**Task instructions**
Repeat all of the material exactly as given.

**Data provided**
═══
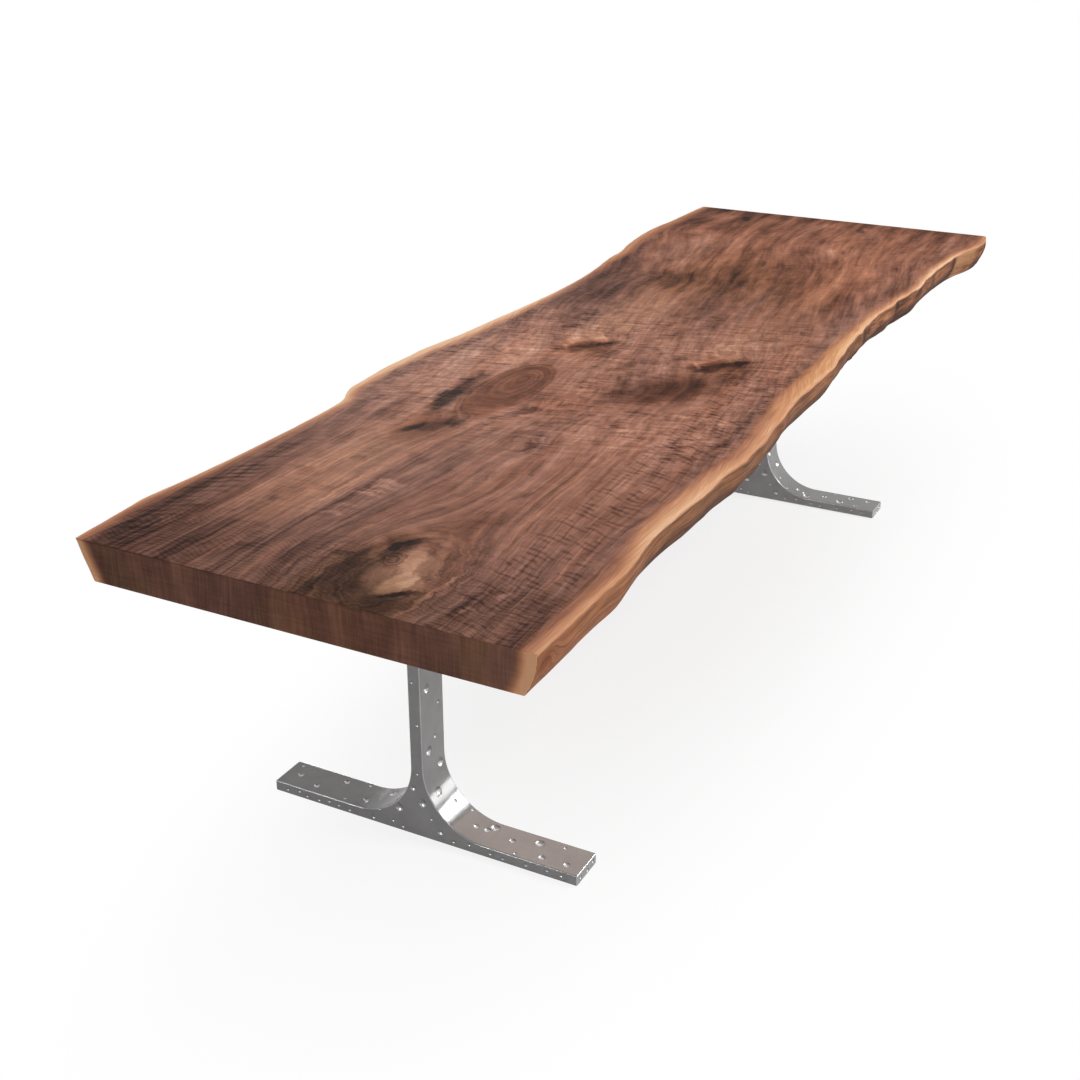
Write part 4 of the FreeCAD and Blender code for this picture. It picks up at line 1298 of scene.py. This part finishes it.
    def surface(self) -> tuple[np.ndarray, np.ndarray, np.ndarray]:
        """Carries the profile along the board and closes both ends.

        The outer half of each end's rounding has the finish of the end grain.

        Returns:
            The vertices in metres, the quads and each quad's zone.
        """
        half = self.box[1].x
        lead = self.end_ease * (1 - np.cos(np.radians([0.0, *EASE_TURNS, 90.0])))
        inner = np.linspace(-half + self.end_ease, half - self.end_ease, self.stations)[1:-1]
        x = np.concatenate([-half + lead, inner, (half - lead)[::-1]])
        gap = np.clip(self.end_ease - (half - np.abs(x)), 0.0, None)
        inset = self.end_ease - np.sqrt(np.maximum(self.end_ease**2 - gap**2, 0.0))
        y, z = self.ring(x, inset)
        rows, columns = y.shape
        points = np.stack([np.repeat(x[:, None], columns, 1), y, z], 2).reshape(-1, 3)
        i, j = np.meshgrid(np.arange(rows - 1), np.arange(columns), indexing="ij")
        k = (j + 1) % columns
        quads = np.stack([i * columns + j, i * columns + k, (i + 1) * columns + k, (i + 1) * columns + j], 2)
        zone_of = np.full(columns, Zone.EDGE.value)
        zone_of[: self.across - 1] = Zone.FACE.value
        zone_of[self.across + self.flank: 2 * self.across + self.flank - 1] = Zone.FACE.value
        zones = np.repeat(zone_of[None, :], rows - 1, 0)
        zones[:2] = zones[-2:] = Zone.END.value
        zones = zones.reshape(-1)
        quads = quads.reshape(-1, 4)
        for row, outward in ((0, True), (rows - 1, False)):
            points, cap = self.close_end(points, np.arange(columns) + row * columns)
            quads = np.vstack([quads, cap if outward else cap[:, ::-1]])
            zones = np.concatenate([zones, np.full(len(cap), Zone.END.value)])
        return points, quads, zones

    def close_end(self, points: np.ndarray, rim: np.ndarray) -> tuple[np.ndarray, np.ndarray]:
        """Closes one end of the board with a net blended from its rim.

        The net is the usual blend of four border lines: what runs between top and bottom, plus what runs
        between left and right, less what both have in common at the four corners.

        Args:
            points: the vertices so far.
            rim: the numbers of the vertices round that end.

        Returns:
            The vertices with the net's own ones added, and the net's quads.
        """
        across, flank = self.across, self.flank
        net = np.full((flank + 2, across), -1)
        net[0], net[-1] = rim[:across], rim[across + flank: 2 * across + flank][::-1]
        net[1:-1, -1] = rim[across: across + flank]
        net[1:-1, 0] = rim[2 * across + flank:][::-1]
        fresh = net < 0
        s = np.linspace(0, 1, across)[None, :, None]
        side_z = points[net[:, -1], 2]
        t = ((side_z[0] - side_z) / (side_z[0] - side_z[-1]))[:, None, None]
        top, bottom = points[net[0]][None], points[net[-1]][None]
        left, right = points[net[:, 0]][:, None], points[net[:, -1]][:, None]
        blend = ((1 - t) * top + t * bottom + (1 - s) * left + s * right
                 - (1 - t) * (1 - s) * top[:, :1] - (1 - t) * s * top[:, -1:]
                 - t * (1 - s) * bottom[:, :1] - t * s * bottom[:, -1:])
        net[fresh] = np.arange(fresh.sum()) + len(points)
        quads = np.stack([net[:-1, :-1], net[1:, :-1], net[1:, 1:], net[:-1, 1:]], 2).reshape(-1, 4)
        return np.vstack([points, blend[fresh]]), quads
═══
**Finished exercise**
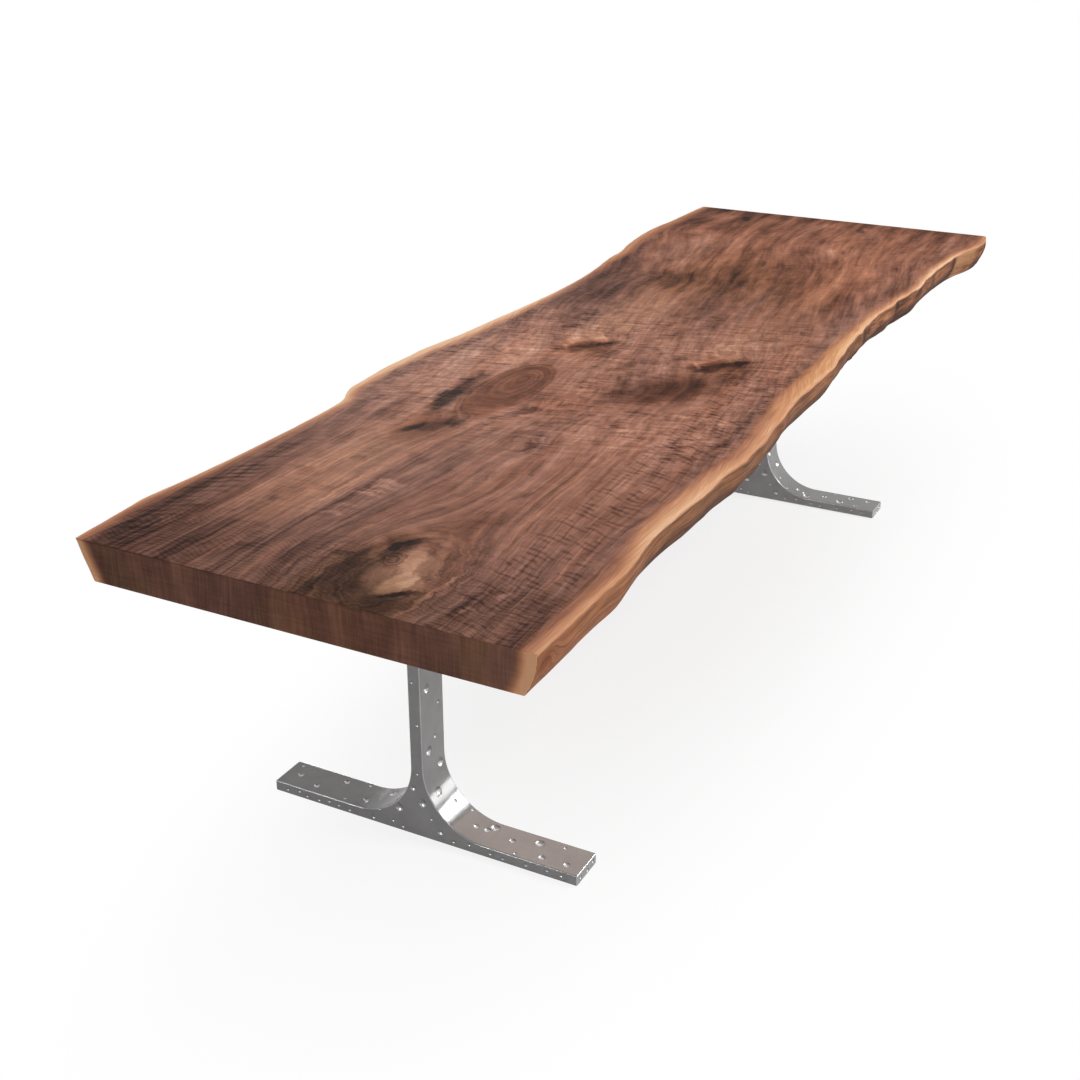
Write part 4 of the FreeCAD and Blender code for this picture. It picks up at line 1298 of scene.py. This part finishes it.
    def surface(self) -> tuple[np.ndarray, np.ndarray, np.ndarray]:
        """Carries the profile along the board and closes both ends.

        The outer half of each end's rounding has the finish of the end grain.

        Returns:
            The vertices in metres, the quads and each quad's zone.
        """
        half = self.box[1].x
        lead = self.end_ease * (1 - np.cos(np.radians([0.0, *EASE_TURNS, 90.0])))
        inner = np.linspace(-half + self.end_ease, half - self.end_ease, self.stations)[1:-1]
        x = np.concatenate([-half + lead, inner, (half - lead)[::-1]])
        gap = np.clip(self.end_ease - (half - np.abs(x)), 0.0, None)
        inset = self.end_ease - np.sqrt(np.maximum(self.end_ease**2 - gap**2, 0.0))
        y, z = self.ring(x, inset)
        rows, columns = y.shape
        points = np.stack([np.repeat(x[:, None], columns, 1), y, z], 2).reshape(-1, 3)
        i, j = np.meshgrid(np.arange(rows - 1), np.arange(columns), indexing="ij")
        k = (j + 1) % columns
        quads = np.stack([i * columns + j, i * columns + k, (i + 1) * columns + k, (i + 1) * columns + j], 2)
        zone_of = np.full(columns, Zone.EDGE.value)
        zone_of[: self.across - 1] = Zone.FACE.value
        zone_of[self.across + self.flank: 2 * self.across + self.flank - 1] = Zone.FACE.value
        zones = np.repeat(zone_of[None, :], rows - 1, 0)
        zones[:2] = zones[-2:] = Zone.END.value
        zones = zones.reshape(-1)
        quads = quads.reshape(-1, 4)
        for row, outward in ((0, True), (rows - 1, False)):
            points, cap = self.close_end(points, np.arange(columns) + row * columns)
            quads = np.vstack([quads, cap if outward else cap[:, ::-1]])
            zones = np.concatenate([zones, np.full(len(cap), Zone.END.value)])
        return points, quads, zones

    def close_end(self, points: np.ndarray, rim: np.ndarray) -> tuple[np.ndarray, np.ndarray]:
        """Closes one end of the board with a net blended from its rim.

        The net is the usual blend of four border lines: what runs between top and bottom, plus what runs
        between left and right, less what both have in common at the four corners.

        Args:
            points: the vertices so far.
            rim: the numbers of the vertices round that end.

        Returns:
            The vertices with the net's own ones added, and the net's quads.
        """
        across, flank = self.across, self.flank
        net = np.full((flank + 2, across), -1)
        net[0], net[-1] = rim[:across], rim[across + flank: 2 * across + flank][::-1]
        net[1:-1, -1] = rim[across: across + flank]
        net[1:-1, 0] = rim[2 * across + flank:][::-1]
        fresh = net < 0
        s = np.linspace(0, 1, across)[None, :, None]
        side_z = points[net[:, -1], 2]
        t = ((side_z[0] - side_z) / (side_z[0] - side_z[-1]))[:, None, None]
        top, bottom = points[net[0]][None], points[net[-1]][None]
        left, right = points[net[:, 0]][:, None], points[net[:, -1]][:, None]
        blend = ((1 - t) * top + t * bottom + (1 - s) * left + s * right
                 - (1 - t) * (1 - s) * top[:, :1] - (1 - t) * s * top[:, -1:]
                 - t * (1 - s) * bottom[:, :1] - t * s * bottom[:, -1:])
        net[fresh] = np.arange(fresh.sum()) + len(points)
        quads = np.stack([net[:-1, :-1], net[1:, :-1], net[1:, 1:], net[:-1, 1:]], 2).reshape(-1, 4)
        return np.vstack([points, blend[fresh]]), quads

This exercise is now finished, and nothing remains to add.